*SET PROBLEM*
Please give the listing again, word for word, with nothing left out.

--- START ---

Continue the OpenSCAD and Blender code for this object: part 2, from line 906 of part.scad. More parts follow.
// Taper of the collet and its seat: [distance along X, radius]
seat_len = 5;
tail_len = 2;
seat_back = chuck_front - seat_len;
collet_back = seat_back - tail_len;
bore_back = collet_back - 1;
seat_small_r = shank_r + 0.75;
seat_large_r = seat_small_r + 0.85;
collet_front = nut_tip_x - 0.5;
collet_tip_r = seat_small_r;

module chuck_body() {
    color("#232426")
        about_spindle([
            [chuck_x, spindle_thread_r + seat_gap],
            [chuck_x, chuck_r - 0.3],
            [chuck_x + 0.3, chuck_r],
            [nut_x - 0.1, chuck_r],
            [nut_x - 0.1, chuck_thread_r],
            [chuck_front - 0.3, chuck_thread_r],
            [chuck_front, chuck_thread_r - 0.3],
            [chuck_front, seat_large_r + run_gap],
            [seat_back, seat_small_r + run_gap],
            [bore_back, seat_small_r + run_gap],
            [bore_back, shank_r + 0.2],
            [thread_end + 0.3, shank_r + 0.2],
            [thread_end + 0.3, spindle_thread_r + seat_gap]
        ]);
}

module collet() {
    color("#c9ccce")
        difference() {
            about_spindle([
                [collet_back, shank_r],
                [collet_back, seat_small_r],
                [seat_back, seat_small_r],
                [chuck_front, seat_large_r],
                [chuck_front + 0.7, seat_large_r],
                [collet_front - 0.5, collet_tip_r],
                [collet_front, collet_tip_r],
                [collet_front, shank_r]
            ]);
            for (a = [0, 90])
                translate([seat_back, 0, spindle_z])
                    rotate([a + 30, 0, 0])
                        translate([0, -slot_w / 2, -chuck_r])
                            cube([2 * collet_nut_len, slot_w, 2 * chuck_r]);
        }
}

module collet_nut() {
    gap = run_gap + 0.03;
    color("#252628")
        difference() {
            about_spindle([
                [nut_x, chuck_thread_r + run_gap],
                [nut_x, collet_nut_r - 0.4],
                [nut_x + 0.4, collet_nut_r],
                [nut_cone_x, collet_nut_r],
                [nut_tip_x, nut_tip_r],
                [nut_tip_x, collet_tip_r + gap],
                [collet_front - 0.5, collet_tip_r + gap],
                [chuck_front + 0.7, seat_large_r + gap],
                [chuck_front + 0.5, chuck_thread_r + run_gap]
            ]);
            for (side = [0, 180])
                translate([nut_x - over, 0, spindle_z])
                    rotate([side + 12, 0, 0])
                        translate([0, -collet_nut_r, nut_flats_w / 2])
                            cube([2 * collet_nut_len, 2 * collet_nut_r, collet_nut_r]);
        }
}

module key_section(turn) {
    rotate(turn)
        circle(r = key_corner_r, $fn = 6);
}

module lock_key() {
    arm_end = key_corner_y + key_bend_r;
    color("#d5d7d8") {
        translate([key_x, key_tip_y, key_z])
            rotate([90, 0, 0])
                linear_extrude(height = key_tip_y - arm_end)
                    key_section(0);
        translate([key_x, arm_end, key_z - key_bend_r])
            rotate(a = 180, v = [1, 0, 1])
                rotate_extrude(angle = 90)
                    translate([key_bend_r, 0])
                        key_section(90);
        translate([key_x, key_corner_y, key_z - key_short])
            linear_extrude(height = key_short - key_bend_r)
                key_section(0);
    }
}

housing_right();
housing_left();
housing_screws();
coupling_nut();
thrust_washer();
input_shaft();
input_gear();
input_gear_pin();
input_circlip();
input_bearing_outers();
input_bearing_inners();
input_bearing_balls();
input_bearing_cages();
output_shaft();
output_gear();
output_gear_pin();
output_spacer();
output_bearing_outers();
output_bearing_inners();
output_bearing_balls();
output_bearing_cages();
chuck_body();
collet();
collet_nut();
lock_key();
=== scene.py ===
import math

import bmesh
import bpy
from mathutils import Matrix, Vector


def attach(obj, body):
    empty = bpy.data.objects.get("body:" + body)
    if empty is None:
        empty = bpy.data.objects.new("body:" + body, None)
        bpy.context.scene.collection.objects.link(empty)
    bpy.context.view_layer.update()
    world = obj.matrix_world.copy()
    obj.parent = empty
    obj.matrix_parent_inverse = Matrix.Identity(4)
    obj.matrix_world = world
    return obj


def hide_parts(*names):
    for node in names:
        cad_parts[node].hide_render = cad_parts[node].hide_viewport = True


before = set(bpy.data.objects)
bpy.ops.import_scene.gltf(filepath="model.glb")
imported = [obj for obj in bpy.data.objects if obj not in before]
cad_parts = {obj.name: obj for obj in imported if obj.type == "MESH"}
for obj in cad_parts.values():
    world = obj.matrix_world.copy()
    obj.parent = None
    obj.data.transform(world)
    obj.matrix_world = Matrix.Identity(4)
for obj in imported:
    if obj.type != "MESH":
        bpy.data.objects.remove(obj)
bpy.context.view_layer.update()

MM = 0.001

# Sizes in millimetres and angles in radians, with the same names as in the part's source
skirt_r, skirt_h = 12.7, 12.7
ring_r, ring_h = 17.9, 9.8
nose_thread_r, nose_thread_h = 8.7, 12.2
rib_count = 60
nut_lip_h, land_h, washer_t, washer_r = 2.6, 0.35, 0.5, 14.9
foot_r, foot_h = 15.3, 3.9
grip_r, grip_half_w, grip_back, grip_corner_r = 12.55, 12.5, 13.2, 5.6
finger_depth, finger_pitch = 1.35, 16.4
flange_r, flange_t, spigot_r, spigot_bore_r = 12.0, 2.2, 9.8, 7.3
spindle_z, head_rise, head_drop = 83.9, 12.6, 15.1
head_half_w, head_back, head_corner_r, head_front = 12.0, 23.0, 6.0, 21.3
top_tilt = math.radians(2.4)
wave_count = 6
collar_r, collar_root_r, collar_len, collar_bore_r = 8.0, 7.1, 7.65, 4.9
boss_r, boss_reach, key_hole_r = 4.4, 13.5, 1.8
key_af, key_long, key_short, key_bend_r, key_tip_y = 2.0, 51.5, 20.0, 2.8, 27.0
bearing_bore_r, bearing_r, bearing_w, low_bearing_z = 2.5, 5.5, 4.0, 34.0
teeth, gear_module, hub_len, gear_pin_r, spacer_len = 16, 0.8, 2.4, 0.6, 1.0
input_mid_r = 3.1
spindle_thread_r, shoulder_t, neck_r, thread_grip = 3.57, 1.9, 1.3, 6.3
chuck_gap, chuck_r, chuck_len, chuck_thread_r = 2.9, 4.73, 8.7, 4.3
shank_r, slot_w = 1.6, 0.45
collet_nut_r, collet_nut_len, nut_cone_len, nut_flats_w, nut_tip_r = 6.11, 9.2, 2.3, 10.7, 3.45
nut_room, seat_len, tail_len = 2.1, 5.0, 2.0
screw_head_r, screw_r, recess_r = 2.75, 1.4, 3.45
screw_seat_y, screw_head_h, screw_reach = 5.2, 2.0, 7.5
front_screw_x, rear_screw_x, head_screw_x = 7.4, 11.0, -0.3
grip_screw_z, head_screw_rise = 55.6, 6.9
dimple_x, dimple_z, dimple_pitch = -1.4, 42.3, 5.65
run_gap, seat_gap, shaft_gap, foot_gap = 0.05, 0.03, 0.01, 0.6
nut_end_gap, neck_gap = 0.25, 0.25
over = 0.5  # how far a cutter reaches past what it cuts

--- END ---

*OUTPUT OF THE EXERCISE*
Continue the OpenSCAD and Blender code for this object: part 2, from line 906 of part.scad. More parts follow.
// Taper of the collet and its seat: [distance along X, radius]
seat_len = 5;
tail_len = 2;
seat_back = chuck_front - seat_len;
collet_back = seat_back - tail_len;
bore_back = collet_back - 1;
seat_small_r = shank_r + 0.75;
seat_large_r = seat_small_r + 0.85;
collet_front = nut_tip_x - 0.5;
collet_tip_r = seat_small_r;

module chuck_body() {
    color("#232426")
        about_spindle([
            [chuck_x, spindle_thread_r + seat_gap],
            [chuck_x, chuck_r - 0.3],
            [chuck_x + 0.3, chuck_r],
            [nut_x - 0.1, chuck_r],
            [nut_x - 0.1, chuck_thread_r],
            [chuck_front - 0.3, chuck_thread_r],
            [chuck_front, chuck_thread_r - 0.3],
            [chuck_front, seat_large_r + run_gap],
            [seat_back, seat_small_r + run_gap],
            [bore_back, seat_small_r + run_gap],
            [bore_back, shank_r + 0.2],
            [thread_end + 0.3, shank_r + 0.2],
            [thread_end + 0.3, spindle_thread_r + seat_gap]
        ]);
}

module collet() {
    color("#c9ccce")
        difference() {
            about_spindle([
                [collet_back, shank_r],
                [collet_back, seat_small_r],
                [seat_back, seat_small_r],
                [chuck_front, seat_large_r],
                [chuck_front + 0.7, seat_large_r],
                [collet_front - 0.5, collet_tip_r],
                [collet_front, collet_tip_r],
                [collet_front, shank_r]
            ]);
            for (a = [0, 90])
                translate([seat_back, 0, spindle_z])
                    rotate([a + 30, 0, 0])
                        translate([0, -slot_w / 2, -chuck_r])
                            cube([2 * collet_nut_len, slot_w, 2 * chuck_r]);
        }
}

module collet_nut() {
    gap = run_gap + 0.03;
    color("#252628")
        difference() {
            about_spindle([
                [nut_x, chuck_thread_r + run_gap],
                [nut_x, collet_nut_r - 0.4],
                [nut_x + 0.4, collet_nut_r],
                [nut_cone_x, collet_nut_r],
                [nut_tip_x, nut_tip_r],
                [nut_tip_x, collet_tip_r + gap],
                [collet_front - 0.5, collet_tip_r + gap],
                [chuck_front + 0.7, seat_large_r + gap],
                [chuck_front + 0.5, chuck_thread_r + run_gap]
            ]);
            for (side = [0, 180])
                translate([nut_x - over, 0, spindle_z])
                    rotate([side + 12, 0, 0])
                        translate([0, -collet_nut_r, nut_flats_w / 2])
                            cube([2 * collet_nut_len, 2 * collet_nut_r, collet_nut_r]);
        }
}

module key_section(turn) {
    rotate(turn)
        circle(r = key_corner_r, $fn = 6);
}

module lock_key() {
    arm_end = key_corner_y + key_bend_r;
    color("#d5d7d8") {
        translate([key_x, key_tip_y, key_z])
            rotate([90, 0, 0])
                linear_extrude(height = key_tip_y - arm_end)
                    key_section(0);
        translate([key_x, arm_end, key_z - key_bend_r])
            rotate(a = 180, v = [1, 0, 1])
                rotate_extrude(angle = 90)
                    translate([key_bend_r, 0])
                        key_section(90);
        translate([key_x, key_corner_y, key_z - key_short])
            linear_extrude(height = key_short - key_bend_r)
                key_section(0);
    }
}

housing_right();
housing_left();
housing_screws();
coupling_nut();
thrust_washer();
input_shaft();
input_gear();
input_gear_pin();
input_circlip();
input_bearing_outers();
input_bearing_inners();
input_bearing_balls();
input_bearing_cages();
output_shaft();
output_gear();
output_gear_pin();
output_spacer();
output_bearing_outers();
output_bearing_inners();
output_bearing_balls();
output_bearing_cages();
chuck_body();
collet();
collet_nut();
lock_key();
=== scene.py ===
import math

import bmesh
import bpy
from mathutils import Matrix, Vector


def attach(obj, body):
    empty = bpy.data.objects.get("body:" + body)
    if empty is None:
        empty = bpy.data.objects.new("body:" + body, None)
        bpy.context.scene.collection.objects.link(empty)
    bpy.context.view_layer.update()
    world = obj.matrix_world.copy()
    obj.parent = empty
    obj.matrix_parent_inverse = Matrix.Identity(4)
    obj.matrix_world = world
    return obj


def hide_parts(*names):
    for node in names:
        cad_parts[node].hide_render = cad_parts[node].hide_viewport = True


before = set(bpy.data.objects)
bpy.ops.import_scene.gltf(filepath="model.glb")
imported = [obj for obj in bpy.data.objects if obj not in before]
cad_parts = {obj.name: obj for obj in imported if obj.type == "MESH"}
for obj in cad_parts.values():
    world = obj.matrix_world.copy()
    obj.parent = None
    obj.data.transform(world)
    obj.matrix_world = Matrix.Identity(4)
for obj in imported:
    if obj.type != "MESH":
        bpy.data.objects.remove(obj)
bpy.context.view_layer.update()

MM = 0.001

# Sizes in millimetres and angles in radians, with the same names as in the part's source
skirt_r, skirt_h = 12.7, 12.7
ring_r, ring_h = 17.9, 9.8
nose_thread_r, nose_thread_h = 8.7, 12.2
rib_count = 60
nut_lip_h, land_h, washer_t, washer_r = 2.6, 0.35, 0.5, 14.9
foot_r, foot_h = 15.3, 3.9
grip_r, grip_half_w, grip_back, grip_corner_r = 12.55, 12.5, 13.2, 5.6
finger_depth, finger_pitch = 1.35, 16.4
flange_r, flange_t, spigot_r, spigot_bore_r = 12.0, 2.2, 9.8, 7.3
spindle_z, head_rise, head_drop = 83.9, 12.6, 15.1
head_half_w, head_back, head_corner_r, head_front = 12.0, 23.0, 6.0, 21.3
top_tilt = math.radians(2.4)
wave_count = 6
collar_r, collar_root_r, collar_len, collar_bore_r = 8.0, 7.1, 7.65, 4.9
boss_r, boss_reach, key_hole_r = 4.4, 13.5, 1.8
key_af, key_long, key_short, key_bend_r, key_tip_y = 2.0, 51.5, 20.0, 2.8, 27.0
bearing_bore_r, bearing_r, bearing_w, low_bearing_z = 2.5, 5.5, 4.0, 34.0
teeth, gear_module, hub_len, gear_pin_r, spacer_len = 16, 0.8, 2.4, 0.6, 1.0
input_mid_r = 3.1
spindle_thread_r, shoulder_t, neck_r, thread_grip = 3.57, 1.9, 1.3, 6.3
chuck_gap, chuck_r, chuck_len, chuck_thread_r = 2.9, 4.73, 8.7, 4.3
shank_r, slot_w = 1.6, 0.45
collet_nut_r, collet_nut_len, nut_cone_len, nut_flats_w, nut_tip_r = 6.11, 9.2, 2.3, 10.7, 3.45
nut_room, seat_len, tail_len = 2.1, 5.0, 2.0
screw_head_r, screw_r, recess_r = 2.75, 1.4, 3.45
screw_seat_y, screw_head_h, screw_reach = 5.2, 2.0, 7.5
front_screw_x, rear_screw_x, head_screw_x = 7.4, 11.0, -0.3
grip_screw_z, head_screw_rise = 55.6, 6.9
dimple_x, dimple_z, dimple_pitch = -1.4, 42.3, 5.65
run_gap, seat_gap, shaft_gap, foot_gap = 0.05, 0.03, 0.01, 0.6
nut_end_gap, neck_gap = 0.25, 0.25
over = 0.5  # how far a cutter reaches past what it cuts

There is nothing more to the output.